Earth History

Waves

Diversity

Human
  • First Unit: Earth History

    Students exercise their inferential thinking, and the study of earth history is made to order for this effort. They begin to grapple with Earth’s processes and systems that have operated over geologic time. Students make observations and do investigations that involve constructing and using conceptual models. They generate questions for investigation, which may lead to new questions. Through their study of earth history, students become more confident in their ability to ask good questions and to recognize and use evidence from the rocks to come up with explanations of past environments. This course uses the anchor phenomenon of the Grand Canyon to engage students with history of Earth and introduce them to the geologic history of a place.

  • Second Unit: Waves

    The course proceeds from the most concrete observations, those of physical properties of mechanical waves, to the most abstract concepts, by which students develop a model of electromagnetic waves. Students will also delve into engineering applications and real-life connections along the way. Students leave this course with a greater appreciation and understanding of modern communications technology and a solid foundation for high school and college physics. The driving question for the course is how is energy transferred through waves?

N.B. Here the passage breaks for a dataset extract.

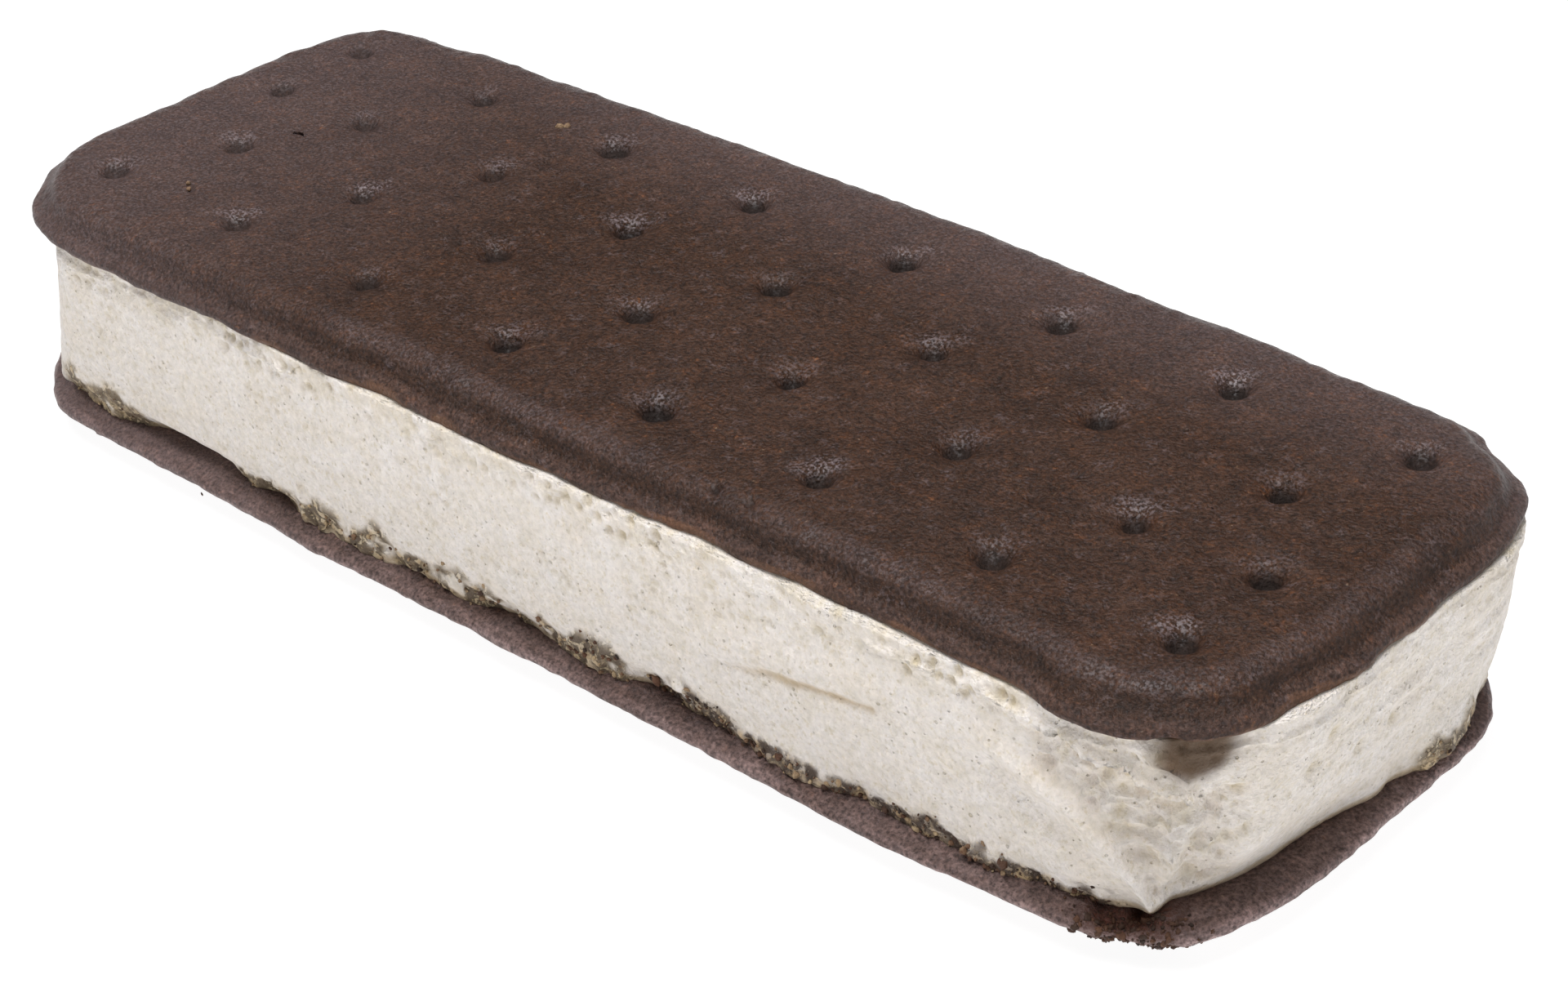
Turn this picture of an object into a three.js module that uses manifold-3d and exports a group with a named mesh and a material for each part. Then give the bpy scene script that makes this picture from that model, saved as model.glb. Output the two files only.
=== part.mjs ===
// Ice cream sandwich: a slab of vanilla ice cream between two soft chocolate wafers.
// Units are millimetres. X runs along the sandwich, Y across it (front is -Y) and Z up.
// The origin is on the table, under the middle of the sandwich.
import * as THREE from "three";
import { mergeVertices } from "three/addons/utils/BufferGeometryUtils.js";
import { ImprovedNoise } from "three/addons/math/ImprovedNoise.js";
import Module from "manifold-3d";

// Overall sizes.
const WAFER_LENGTH = 121;
const WAFER_WIDTH = 43.4;
const WAFER_THICKNESS = 3.4;
const FILLING_HEIGHT = 13.6;
const JOIN_GAP = 0.3; // between the ice cream and each wafer
const WAFER_SLIP = 0.9; // the top wafer has slid this far to +X, the bottom one to -X

// Outline of a wafer: a rounded rectangle whose long edges bow outwards.
const BACK_BOW = 1.9;
const FRONT_BOW = 0.9;
const CORNER_RADIUS = 11.5;

// Rim of a wafer: its outer face rolls over to a steep side that tucks in at the ice cream.
const RIM_REACH = 4.2; // how far in from the edge the face starts to fall
const RIM_DROP = 2.4; // how far it has fallen at the edge
const TUCK_INSET = 0.9;
const TUCK_HEIGHT = 0.5;
const EDGE_WANDER = 0.15; // the rim is this uneven, in and out
const TUCK_WANDER = 0.3; // the lower edge is this uneven, up and down

// Nicks and worn stretches of the top wafer's edge: where, how wide and how deep.
const TOP_NICKS = [
  { x: -48.5, y: 19.5, reach: 2.6, depth: 0.6 },
  { x: -58, y: 12.5, reach: 2.8, depth: 0.5 },
  { x: -60.5, y: 6, reach: 9, depth: 0.9 },
  { x: 53.5, y: 18, reach: 2.4, depth: 0.5 },
];

// Docking holes: two outer rows of evenly spaced holes and two inner ones set half a step aside.
const HOLE_PITCH = 14.8;
const OUTER_ROW = 12.9; // distance of an outer row from the middle line of the rows
const INNER_ROW = 4.3;
const INNER_ROW_START = 47.1; // the inner row's seven even holes start this far from the middle
const ODD_HOLE = 51.8; // the eighth, out of step, hole of an inner row
const HOLE_DEPTH = 2.2;
const HOLE_RADIUS = 0.85;
const MOUTH_RADIUS = 1.7;

// How far the ice cream's side stands back from the wafers' edges, at its foot, half way up and at
// its top. The rows go round the sandwich from the +X end by eighths of a turn.
const SETBACK = [
  [1.5, 0.5, 0.4],
  [0.5, 0.2, 0.4],
  [0.7, 0.4, 0.6],
  [0.9, 0.9, 1.6],
  [1, 1.4, 1.9],
  [0.9, 1.7, 2.8],
  [0.7, 0.2, 0.5],
  [1, -0.3, 0.3],
];

// Hollows in the ice cream's side: the torn near corner, and a scoop over the foot beside it.
const HOLLOWS = [
  { x: 58, y: -18, z: 13, reach: 5, depth: 0.9 },
  { x: 59, y: -10, z: 3.7, reach: 6, depth: 1.1 },
];
const LUMP_SIZE = 11; // the side's broad swells and its finer crags
const LUMP_HEIGHT = 0.35;
const CRAG_SIZE = 3.6;
const CRAG_HEIGHT = 0.3;
const CRUST_BAND = 0.28; // share of the height, from the foot, that the crumbly crust covers

// Number of points round each solid.
const WAFER_COUNT = 108;
const FILLING_COUNT = 132;
const HOLE_SIDES = 10;
const SIDE_ROWS = 16; // rows of faces up the ice cream's side, closer together at its foot and top

const HALF_LENGTH = WAFER_LENGTH / 2;
const HALF_WIDTH = (WAFER_WIDTH - BACK_BOW - FRONT_BOW) / 2; // at the ends, without the bows
const MIDDLE_Y = (FRONT_BOW - BACK_BOW) / 2; // middle line of the hole rows
const FILLING_BASE = WAFER_THICKNESS + JOIN_GAP;
const TOP_WAFER_BASE = FILLING_BASE + FILLING_HEIGHT + JOIN_GAP;

const wasm = await Module();
wasm.setup();
const noise = new ImprovedNoise();

/** Evenly spaced points round a wafer's edge, counter-clockwise, each with its outward normal. */
function edgePoints(count) {
  const quarter = Math.PI / 2;
  const path = new THREE.Path();
  path.moveTo(HALF_LENGTH, 0);
  const corners = [
    [1, 1],
    [-1, 1],
    [-1, -1],
    [1, -1],
  ];
  corners.forEach(([sideX, sideY], turn) => {
    const x = sideX * (HALF_LENGTH - CORNER_RADIUS);
    const y = sideY * (HALF_WIDTH - CORNER_RADIUS);
    path.absarc(x, y, CORNER_RADIUS, turn * quarter, (turn + 1) * quarter, false);
  });
  path.lineTo(HALF_LENGTH, 0);
  const points = path.getSpacedPoints(count).slice(0, count).map(bowed);
  return points.map((point, i) => {
    const next = points[(i + 1) % count];
    const before = points[(i + count - 1) % count];
    const normal = new THREE.Vector2(next.y - before.y, before.x - next.x).normalize();
    return { x: point.x, y: point.y, nx: normal.x, ny: normal.y };
  });
}

/** Moves a point of the straight-sided outline out to the bowed long edges. */
function bowed(point) {
  const bow = point.y > 0 ? BACK_BOW : FRONT_BOW;
  const swell = 1 + (bow / HALF_WIDTH) * (1 - (point.x / HALF_LENGTH) ** 2);
  return new THREE.Vector2(point.x, MIDDLE_Y + point.y * swell);
}

/** A closed surface through a stack of rings, bottom to top, with a pole closing each end. */
function loft(rings) {
  const count = rings[0].length;
  const ends = [rings[0], rings[rings.length - 1]];
  const poles = ends.map((ring) =>
    ring.reduce((sum, point) => sum.addScaledVector(point, 1 / count), new THREE.Vector3()),
  );
  const points = [...rings.flat(), ...poles];
  const [lowPole, highPole] = [points.length - 2, points.length - 1];
  const highRing = (rings.length - 1) * count;
  const index = [];
  for (let j = 0; j < count; j++) {
    const k = (j + 1) % count;
    index.push(lowPole, k, j, highPole, highRing + j, highRing + k);
    for (let row = 0; row < highRing; row += count) {
      index.push(row + j, row + k, row + count + k, row + j, row + count + k, row + count + j);
    }
  }
  const geometry = new THREE.BufferGeometry().setFromPoints(points);
  return geometry.setIndex(index);
}

/** The same ring of points, shrunk towards its own centre. */
function shrunk(ring, share) {
  const centre = ring.reduce((sum, p) => sum.addScaledVector(p, 1 / ring.length), new THREE.Vector3());
  return ring.map((point) => centre.clone().lerp(point, share));
}

function toSolid(geometry) {
  const bare = geometry.clone();
  bare.deleteAttribute("normal");
  bare.deleteAttribute("uv");
  const merged = mergeVertices(bare, 1e-4);
  return new wasm.Manifold(
    new wasm.Mesh({
      numProp: 3,
      vertProperties: merged.attributes.position.array,
      triVerts: new Uint32Array(merged.index.array),
    }),
  );
}

function toGeometry(solid) {
  const mesh = solid.getMesh();
  const geometry = new THREE.BufferGeometry();
  geometry.setAttribute("position", new THREE.BufferAttribute(mesh.vertProperties, 3));
  geometry.setIndex(new THREE.BufferAttribute(mesh.triVerts, 1));
  geometry.computeVertexNormals();
  return geometry;
}

/** Places of the docking holes on a wafer, about the wafer's own middle. */
function holePlaces() {
  const places = [];
  for (const side of [1, -1]) {
    for (let k = 0; k < 8; k++) {
      places.push([(k - 3.5) * HOLE_PITCH, side * OUTER_ROW]);
      const inner = k < 7 ? INNER_ROW_START - k * HOLE_PITCH : -ODD_HOLE;
      places.push([side * inner, side * INNER_ROW]);
    }
  }
  return places;
}

/** A funnel-mouthed round cutter, pointing down from the plane z = 0. */
function holeCutter() {
  const profile = [
    [0, -HOLE_DEPTH],
    [HOLE_RADIUS * 0.8, -HOLE_DEPTH],
    [HOLE_RADIUS, -HOLE_DEPTH / 2],
    [MOUTH_RADIUS, 0],
    [MOUTH_RADIUS, 1],
    [0, 1],
  ].map(([radius, height]) => new THREE.Vector2(radius, height));
  return new THREE.LatheGeometry(profile, HOLE_SIDES).rotateX(Math.PI / 2);
}

/**
 * A wafer lying with its outer face up and its inner face at z = 0. Its rim rolls over on a quarter
 * of an ellipse, and its edge wanders a little and is nicked.
 */
function waferSolid(nicks) {
  const edge = edgePoints(WAFER_COUNT);
  const ringAt = (inset, heightAt) =>
    edge.map(({ x, y, nx, ny }) => {
      const shift = inset + EDGE_WANDER * noise.noise(x / 9, y / 9, 2.5) + dentDepth(nicks, x, y);
      return new THREE.Vector3(x - nx * shift, y - ny * shift, heightAt(x, y));
    });
  const rim = [90, 72, 54, 36, 18, 0].map((degrees) => {
    const angle = THREE.MathUtils.degToRad(degrees);
    const height = WAFER_THICKNESS - RIM_DROP * (1 - Math.cos(angle));
    return ringAt(RIM_REACH * (1 - Math.sin(angle)), () => height);
  });
  const foot = ringAt(TUCK_INSET, () => 0);
  const tuck = ringAt(TUCK_INSET / 4, (x, y) => TUCK_HEIGHT + TUCK_WANDER * noise.noise(x / 8, y / 8, 9.5));
  const face = rim[rim.length - 1];
  let solid = toSolid(loft([shrunk(foot, 0.5), foot, tuck, ...rim, shrunk(face, 0.5)]));
  const cutter = holeCutter();
  for (const [x, y] of holePlaces()) {
    const placed = cutter.clone().translate(x, MIDDLE_Y + y, WAFER_THICKNESS);
    solid = solid.subtract(toSolid(placed));
  }
  return solid;
}

/** How deep a list of dents cuts in at a point: each dent fades out over its own reach. */
function dentDepth(dents, x, y, z = 0) {
  return dents.reduce((sum, dent) => {
    const away = Math.hypot(x - dent.x, y - dent.y, z - (dent.z ?? 0)) / dent.reach;
    return sum + dent.depth * Math.exp(-away * away);
  }, 0);
}

/** The setback towards a direction, on a parabola through its foot, middle and top values. */
function setback(direction, share) {
  const eighths = (direction / (Math.PI / 4) + SETBACK.length) % SETBACK.length;
  const row = Math.floor(eighths);
  const blend = THREE.MathUtils.smoothstep(eighths, row, row + 1);
  const [foot, middle, top] = [0, 1, 2].map((level) =>
    THREE.MathUtils.lerp(SETBACK[row][level], SETBACK[(row + 1) % SETBACK.length][level], blend),
  );
  const sag = 2 * foot - 4 * middle + 2 * top;
  return foot + (top - foot - sag) * share + sag * share * share;
}

/** Relief of the ice cream's side: broad swells, and crags that grow towards the crumbly foot. */
function relief(x, y, height) {
  const share = (height - FILLING_BASE) / FILLING_HEIGHT;
  const crust = 1 - THREE.MathUtils.smoothstep(share, 0, CRUST_BAND);
  const lump = LUMP_HEIGHT * noise.noise(x / LUMP_SIZE, y / LUMP_SIZE, height / LUMP_SIZE);
  const crag = CRAG_HEIGHT * noise.noise(x / CRAG_SIZE, y / CRAG_SIZE, height / CRAG_SIZE);
  return lump + crag * (0.6 + crust);
}

/** The ice cream: a slab whose sides lean from the bottom wafer's edge to the top one's. */
function fillingSolid() {
  const edge = edgePoints(FILLING_COUNT);
  const rings = Array.from({ length: SIDE_ROWS + 1 }, (_, row) => {
    const share = (1 - Math.cos((row / SIDE_ROWS) * Math.PI)) / 2;
    const slip = WAFER_SLIP * (2 * share - 1);
    const height = FILLING_BASE + share * FILLING_HEIGHT;
    return edge.map(({ x, y, nx, ny }) => {
      const hollow = dentDepth(HOLLOWS, x, y, height);
      const inset = setback(Math.atan2(ny, nx), share) + hollow + relief(x, y, height);
      return new THREE.Vector3(x + slip - nx * inset, y - ny * inset, height);
    });
  });
  return toSolid(loft([shrunk(rings[0], 0.5), ...rings, shrunk(rings[rings.length - 1], 0.5)]));
}

const chocolate = { color: 0x46372f, roughness: 0.75, metalness: 0 };
const vanilla = { color: 0xe6e1cd, roughness: 0.55, metalness: 0 };

function meshOf(name, geometry, finish) {
  const mesh = new THREE.Mesh(geometry, new THREE.MeshStandardMaterial(finish));
  mesh.name = name;
  return mesh;
}

const sandwich = new THREE.Group();

const waferTop = meshOf("wafer_top", toGeometry(waferSolid(TOP_NICKS)), chocolate);
waferTop.position.set(WAFER_SLIP, 0, TOP_WAFER_BASE);
sandwich.add(waferTop);

sandwich.add(meshOf("ice_cream", toGeometry(fillingSolid()), vanilla));

// The bottom wafer is turned over end for end, so that its outer face lies on the table.
const waferBottom = meshOf("wafer_bottom", toGeometry(waferSolid([])), chocolate);
waferBottom.position.set(-WAFER_SLIP, 0, WAFER_THICKNESS);
waferBottom.rotation.y = Math.PI;
sandwich.add(waferBottom);

export default sandwich;
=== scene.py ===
"""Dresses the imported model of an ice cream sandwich.

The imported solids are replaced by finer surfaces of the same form: two soft chocolate wafers with
docking holes, and the slab of vanilla ice cream between them. Crumbs of wafer stick to all three.
Every surface is a stack of closed rings worked out with numpy: a column of the stack goes across
the sandwich and a ring goes round it. Shapes are worked out in millimetres, and the meshes hold
metres. +X runs along the sandwich, its front is -Y, and +Z is up.
"""

import logging
from dataclasses import dataclass
from enum import Enum
from functools import cached_property
from itertools import product

import bpy
import numpy as np
from mathutils import Matrix, Vector


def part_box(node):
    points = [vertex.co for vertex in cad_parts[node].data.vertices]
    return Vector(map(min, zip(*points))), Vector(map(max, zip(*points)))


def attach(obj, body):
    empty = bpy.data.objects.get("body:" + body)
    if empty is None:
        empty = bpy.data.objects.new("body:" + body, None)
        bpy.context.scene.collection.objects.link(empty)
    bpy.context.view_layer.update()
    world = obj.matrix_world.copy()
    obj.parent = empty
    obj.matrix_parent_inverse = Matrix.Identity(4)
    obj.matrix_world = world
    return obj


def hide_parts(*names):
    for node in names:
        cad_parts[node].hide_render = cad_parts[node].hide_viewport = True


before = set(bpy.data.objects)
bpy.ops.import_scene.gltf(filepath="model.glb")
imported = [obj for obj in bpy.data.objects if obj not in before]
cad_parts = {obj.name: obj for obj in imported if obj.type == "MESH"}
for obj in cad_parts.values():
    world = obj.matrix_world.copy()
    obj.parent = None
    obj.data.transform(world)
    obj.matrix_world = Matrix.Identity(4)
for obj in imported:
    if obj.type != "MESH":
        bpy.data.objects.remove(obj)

LOG = logging.getLogger("ice_cream_sandwich")
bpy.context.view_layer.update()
BODY = "root"
MM = 0.001

Pair = tuple[float, float]
Place = tuple[float, float, float]
# Points of a plane, such as (run, height), that a line passes through.
Line = tuple[Pair, ...]
Masks = dict[str, np.ndarray]
Colour = tuple[float, float, float, float]
# Low and high value of an input, and what it is mapped to there.
Span = tuple[float, float, float, float]
Socket = bpy.types.NodeSocket
Material = bpy.types.Material

# Scale that drops Z, for unevenness that is the same at every height.
LEVEL = (1, 1, 0)

# Numbers that stir the bits of a lattice cube's coordinates into one random number.
HASH_STEPS = np.array([73856093, 19349663, 83492791])
HASH_SEED = 2654435
HASH_STIR = 739982445
HASH_MASK = 0xFFFFFFFF

# Y of the sandwich's front.
FRONT_Y = -21.6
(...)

  • Third Unit: Diversity of Life

    Middle school students are ready to consider what it means to be a living organism. What are the characteristics that scientists use to define life? Are those characteristics hard and fast or are they flexible? Does something as outlandish as an archaea that lives in boiling hot springs or a virus that depends upon other life-forms to reproduce fit into the definition students create? Students consider these questions as they encounter life throughout the unit.

  • Fourth Unit: Human Interactions

    • Middle school students explore how organ systems interact to support each and every cell in the body. What happens when the body is attacked by an invader or an organ system malfunctions? How do cells get the resources they need to live? How do cells gain access to the energy stored in energy-rich compounds? How do systems support the human organism as it senses and interacts with the environment?